Graveyard ClayHow could a great modern (and modernist) novel from the British Isles become a local cult hit and a contemporary classic, yet languish unread and unknown in most Western countries? The answer is: If it’s in Irish Gaelic. Prolific Irish author and nationalist Máirtín Ó Cadhain (1906-1970) wrote Cré na Cille (variously translated as Graveyard Clay or The Dirty Dust) in 1949, but it had to wait until 2015 to find its first English translation – apparently because the Irish publishers didn’t dare try to find a translator good enough.

Happily, the drought is over, with a new translation by Liam Mac Con Iomaire and Tim Robinson appearing from Yale University Press’s Margellos World Republic of Letters series this month in hardback and Kindle format. It goes head to head with another translation by Alan Titley from the same publisher, released almost exactly a year before. That may be testament to the difficulty of rendering a work that’s been compared to James Joyce’s Ulysses, but Cré na Cille sounds a whole lot funnier. And for anyone reluctant to tussle with the prose, there’s even a film.

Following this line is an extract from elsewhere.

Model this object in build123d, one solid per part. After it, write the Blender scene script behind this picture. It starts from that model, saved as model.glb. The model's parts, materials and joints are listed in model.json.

For Cré na Cille is all about graveyard humor – literally. The fractured narrative follows a group of newly and not so newly dead residents of a boneyard in western Ireland during World War Two, who tell over the deeds and wrongs of their lives, sometimes whimsically, often obscenely. Words like bawdy, ribald, and profane jump out of commentators’ accounts when they describe it. Yet as of the latest figures on Irish Gaelic speakers, only some 140,000 have its tongue as their first language, with around 1,065,000 across Ireland who speak Gaelic as their second language. As late as 2001, columnists in The Irish Times were begging for an English translation, on the grounds that, even after the appearance of versions in Norwegian and Danish, “most Irish people have not read one line of it.”

The author would have understood the problem. Máirtín Ó Cadhain was a vehement Irish nationalist in his lifetime, who saw his work partly as defending the cultural identity of his people. He lost his job as a schoolteacher and was interned during World War Two for his membership of the Irish Republican Army, running apparently highly successful language courses during his imprisonment in the Curragh Camp. Scottish Nationalists familiar with the cultural and Marxist nationalism of Hugh MacDiarmid will recognize the type. He was also a prolific short story writer and journalist, penning two more novels as well, so there is plenty, plenty more in store now that the English-language translation logjam has been broken.

And why the long delay? Reports suggest that editors and publishing houses in Ireland were simply scared off by the work’s formidable reputation. In particular, the Ó Marcaigh father-and-son team who held the copyright until 2009 were apparently so wary of finding an adequate translator that they vetoed translation for some three decades. Fortunately for Irish readers, and everyone else, except presumably Danes and Norwegians, the long wait is now twofold over.